The commission explained in a press release Wednesday that companies would need to:
• “Integrate due diligence into policies;
• Identify actual or potential adverse human rights and environmental impacts;
• prevent or mitigate potential impacts;
• bring to an end or minimise actual impacts;
• establish and maintain a complaints procedure;
• monitor the effectiveness of the due diligence policy and measures;
• and publicly communicate on due diligence.”
Věra Jourová, the commission vice-president for values and transparency, said in the press release that the proposal would “project European values on the value chains … in a fair and proportionate way.” It would help consumers make ethical choices while supporting business “by providing legal certainty about their obligations in the Single Market,” Jourová added.
The plan will now be presented to the European Parliament and EU member states for approval. If adopted, countries will have two years to translate the text into national law.
NGOs were quick to point to shortcomings with the proposal, however.
The commission estimates that the rules would apply to about 13,000 EU companies and 4,000 third-country companies, though with SMEs exempt, civil society fear the rules do not cast a wide enough net. The European Coalition for Corporate Justice said in a statement that the plan would apply to just 0.2% of EU companies and that “staff size and annual turnover are not reliable indicators of how a company is impacting the lives of workers and communities worldwide.”
Oxfam’s EU Economic Justice Policy Lead Marc-Olivier Herman called the omission of reforms to directors’ duties and remuneration a historic missed opportunity which “carries the fingerprint of the regressive business lobby.”
“The proposal is too weak to ensure directors will look beyond immediate financial returns and take into consideration human rights, the environment and the climate when making strategic decisions,” Herman said in a statement.
Meanwhile, NGO Finance Watch welcomed the inclusion of non-EU companies with significant EU operations, though it argued that requiring emission reduction objectives only where climate change is a principal risk or impact of a company’s operations would make it too easy to skirt the rules.
The consequences for a lack of compliance will be left to member states but must be “effective, dissuasive and proportionate,” including fines for companies or orders to complete due diligence checks.

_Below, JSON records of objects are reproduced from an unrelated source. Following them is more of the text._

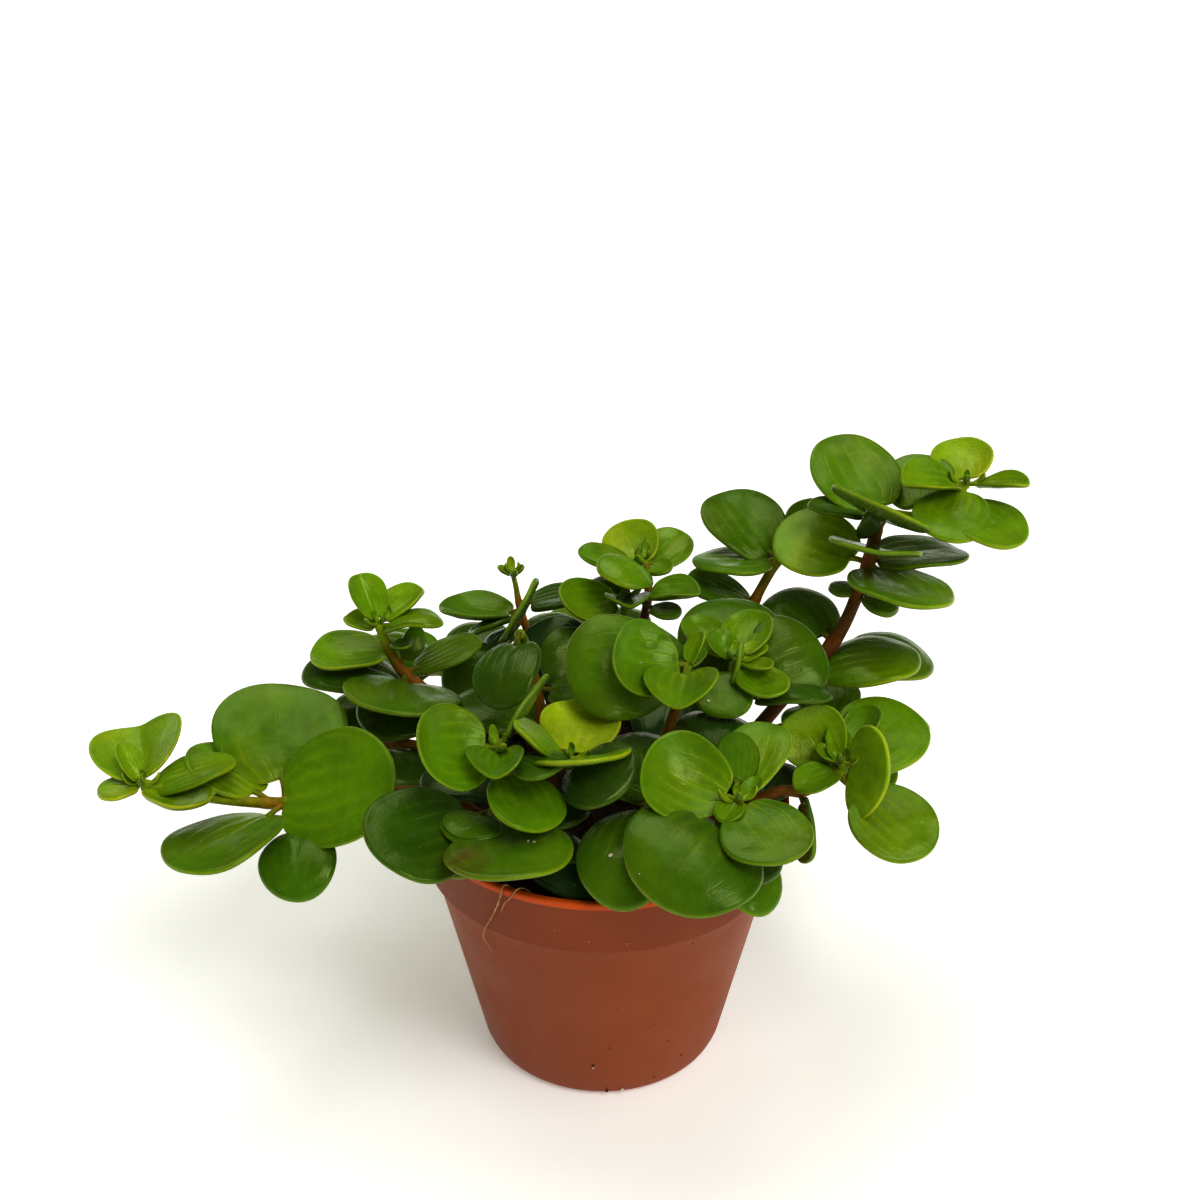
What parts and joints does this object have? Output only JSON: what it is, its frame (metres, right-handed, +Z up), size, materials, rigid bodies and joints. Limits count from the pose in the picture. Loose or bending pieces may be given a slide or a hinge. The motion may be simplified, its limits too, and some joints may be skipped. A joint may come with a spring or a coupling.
{
  "type": "potted plant",
  "caption": "Hope peperomia with round fleshy leaves on trailing stems, growing in a tapered terracotta-coloured plastic nursery pot filled with soil.",
  "frame": {"origin": "centre of the pot's underside, on the surface the pot stands on", "axes": "+Z up along the pot's axis, +X to the right and +Y away from the viewer of the picture"},
  "size_m": [0.3002, 0.2085, 0.1849],
  "materials": {
    "pot": "satin terracotta brown, brighter orange at the lip",
    "soil": "damp, dark, crumbly",
    "leaves": "glossy, fleshy, yellow-green to deep green"
  },
  "bodies": {
    "root": {"pot": "pot", "soil": "soil", "leafy_stem_far_left": "leaves", "leafy_stem_upper_left": "leaves", "leafy_stem_back_left": "leaves", "leafy_stem_centre_left": "leaves", "leafy_stem_back_centre": "leaves", "leafy_stem_back_right": "leaves", "leafy_stem_tall_right": "leaves", "leafy_stem_centre": "leaves", "leafy_stem_centre_right": "leaves", "leafy_stem_right": "leaves", "leafy_stem_front_right": "leaves", "leafy_stem_front": "leaves", "leafy_stem_front_left": "leaves", "leafy_stem_low_front_left": "leaves", "leafy_stem_left_behind": "leaves", "leafy_stem_behind_left": "leaves", "leafy_stem_behind_middle": "leaves", "leafy_stem_behind_right": "leaves", "leafy_stem_right_behind": "leaves"}
  },
  "joints": []
}
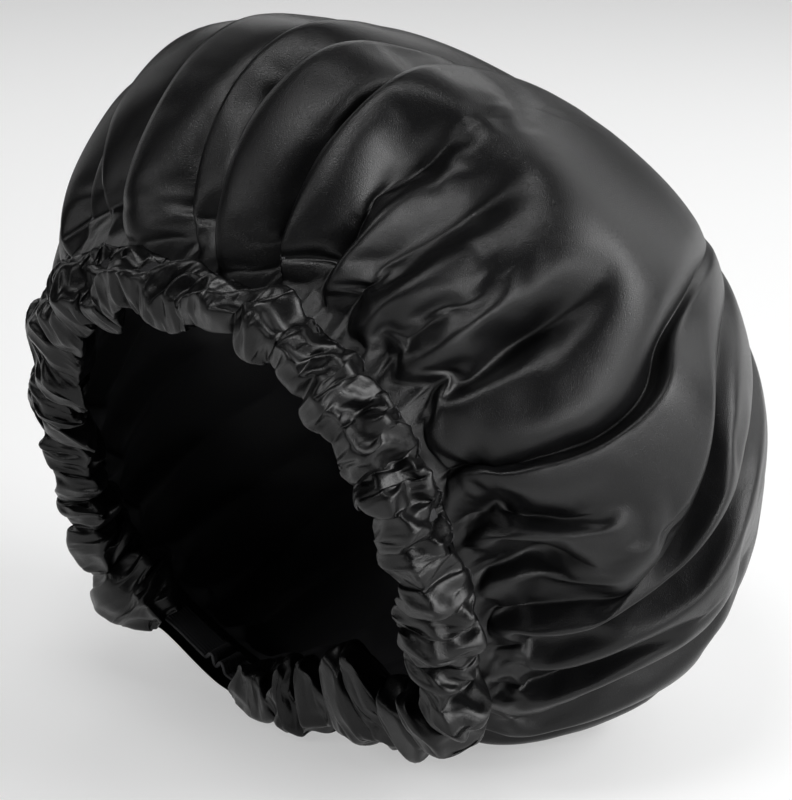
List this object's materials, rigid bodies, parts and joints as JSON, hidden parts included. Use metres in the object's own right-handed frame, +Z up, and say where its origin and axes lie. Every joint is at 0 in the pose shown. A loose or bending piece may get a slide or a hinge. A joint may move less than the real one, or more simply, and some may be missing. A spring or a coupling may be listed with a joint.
{
  "type": "sleep bonnet",
  "caption": "Puffy gathered satin bonnet lying on its side, open at a ruched casing with a ribbed elastic inside it.",
  "frame": {"origin": "centre of the base of the bounding box, on the surface that the bonnet lies on", "axes": "+Z up; the opening faces -Y and 22 degrees down, the back of the crown is towards +Y"},
  "size_m": [0.2506, 0.2215, 0.2293],
  "materials": {
    "satin": "satin",
    "elastic": "matt"
  },
  "bodies": {
    "root": {"crown": "satin", "band": "satin", "elastic": "elastic"}
  },
  "joints": []
}
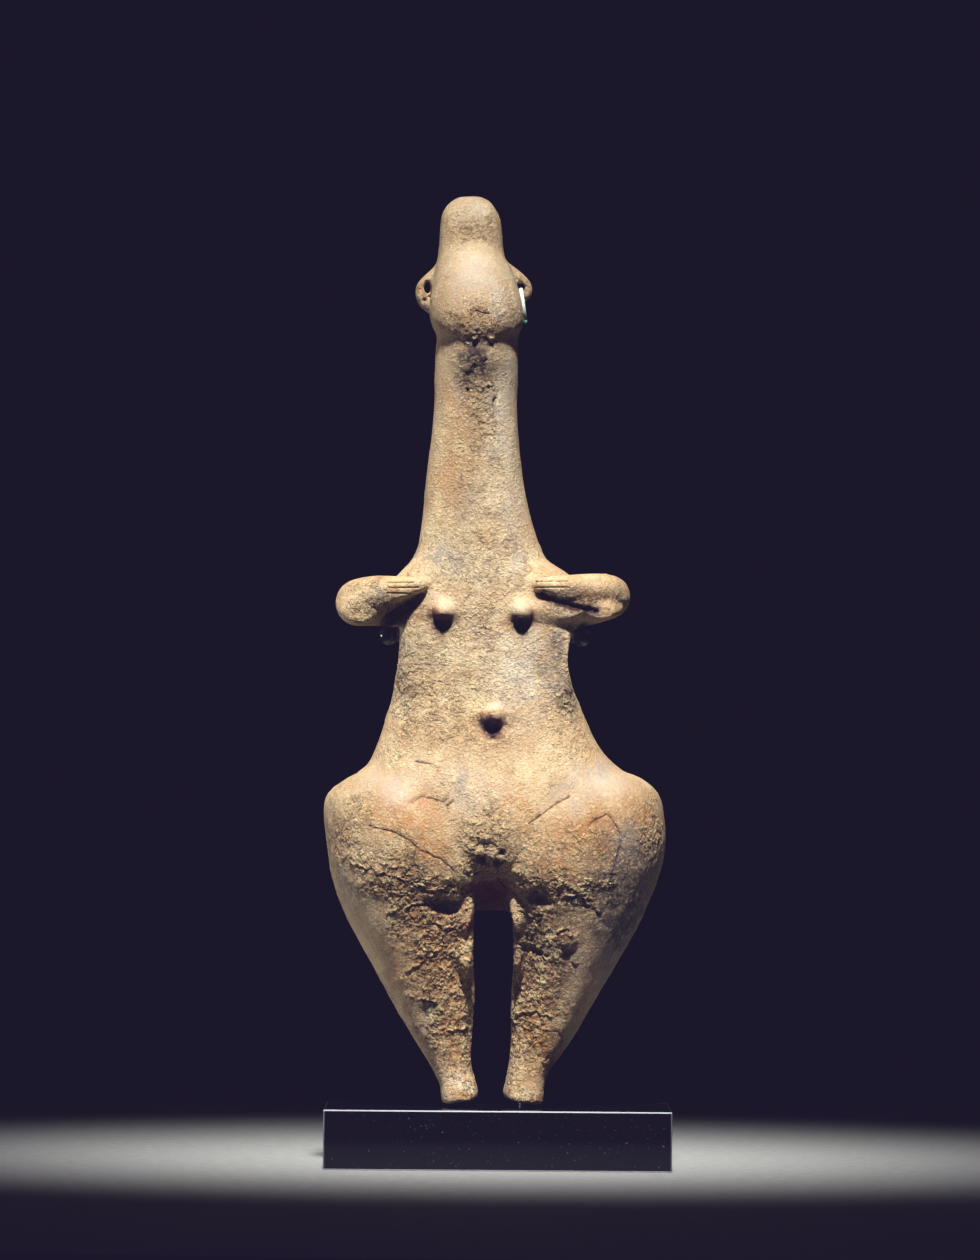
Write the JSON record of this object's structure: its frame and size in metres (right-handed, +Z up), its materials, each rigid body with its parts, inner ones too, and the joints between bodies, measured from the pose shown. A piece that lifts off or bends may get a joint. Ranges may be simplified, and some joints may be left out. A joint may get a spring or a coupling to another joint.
{
  "type": "steatopygous idol",
  "caption": "Fired-clay female idol with huge hips, a long neck, a pierced round head and folded arms, held upright under the armpits by a black rod stand on a block.",
  "frame": {"origin": "middle of the underside of the block that the idol stands over", "axes": "+Z up the figure; the figure faces -Y; +X is to the right of someone looking at its front"},
  "size_m": [0.1549, 0.1079, 0.4302],
  "materials": {
    "fired_clay": "unglazed buff pottery with an earthy crust",
    "green_bronze": "old bronze wire with a green and blue patina",
    "gloss_black": "polished black block with sharp edges",
    "black_steel": "satin black paint on bent steel rod",
    "dark_tubing": "dark blue-green soft tubing, slightly shiny"
  },
  "bodies": {
    "root": {"idol": "fired_clay", "earring": "green_bronze", "plinth": "gloss_black", "cradle": "black_steel", "sleeve_left": "dark_tubing", "sleeve_right": "dark_tubing"}
  },
  "joints": []
}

A ban on goods made with forced labor did not feature in the proposal. This was covered instead by a separate policy document, released on the same day, which noted that the commission is preparing new legislation on the topic.
The planned decent work legislation “will effectively prohibit the placing on the Union market of products made by forced labour, including forced child labour,” the commission explained, covering “both domestic and imported products and combine a ban with a robust, risk-based enforcement framework.”